Abstract
Research literature on students as researchers demonstrates a spectrum of constructive ways in which students are being actively engaged in school and classroom action inquiries. Any identified tensions lie in the degree to which students themselves are genuinely engaged as action researchers. Increasingly, externally driven agendas for change and improvement are appropriating action research as means to facilitate teachers in developing new skills and tailor‐making national initiatives. According students appropriately democratic roles in such research processes are a lot less evident. This paper illustrates and discusses some of the difficulties, tensions and positive outcomes of engaging with students as co‐researchers at Key Stage 3 within a nationally funded project that intersects an action research policy framework supporting the introduction of Assessment for Learning throughout Northern Ireland. Issues discussed include student research advisory groups, students as data gatherers and students acting as co‐interpreters of video‐taped and image‐based classroom data.
Notes
1. K‐12 is the North American designation for primary and secondary education (Kindergarten through 12th grade). It is also used in Australia.
2. Consulting Pupils on the Assessment of their Learning (CPAL) has been supported by the UK Economic and Social Research Council’s Teaching and Learning Research Programme (ESRC TLRP) Extensions projects (Northern Ireland)

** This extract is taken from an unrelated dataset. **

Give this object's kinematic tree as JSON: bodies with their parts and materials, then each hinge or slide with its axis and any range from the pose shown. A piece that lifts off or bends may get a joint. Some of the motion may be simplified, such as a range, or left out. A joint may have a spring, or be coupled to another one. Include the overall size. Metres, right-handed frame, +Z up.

3. Assessment for Learning (AfL) is a strategy of formative assessment presently on the Northern Ireland policy agenda (and more globally). Viewed as a pervasive and integral part of teaching and learning (James et al, Citation2006, p. 2), AfL practices aim to promote the learning autonomy of pupils through making learning and assessment goals explicit. The educational policy goal is to embed the principles of AfL within the revised curriculum for Northern Ireland by enhancing teachers’ classroom practices of the four key processes associated with AfL — eliciting information, providing feedback, sharing criteria and peer‐ and self‐assessment (after Black & William, 1998)
4. Education and Library Boards in Northern Ireland (equivalent to local education authorities, UK), in conjunction with the Council for Curriculum for Examinations and Assessment (CCEA), have developed a co‐ordinated approach to support the phased introduction of AfL. Over a four‐year period, cohorts of schools opt into a professional development programme.
5. CPAL, in fact, comprises three interrelated studies described elsewhere (www.capl.qub.ac.uk). This article refers solely to Study 2.
6. All the names of participants that appear in this paper have been changed.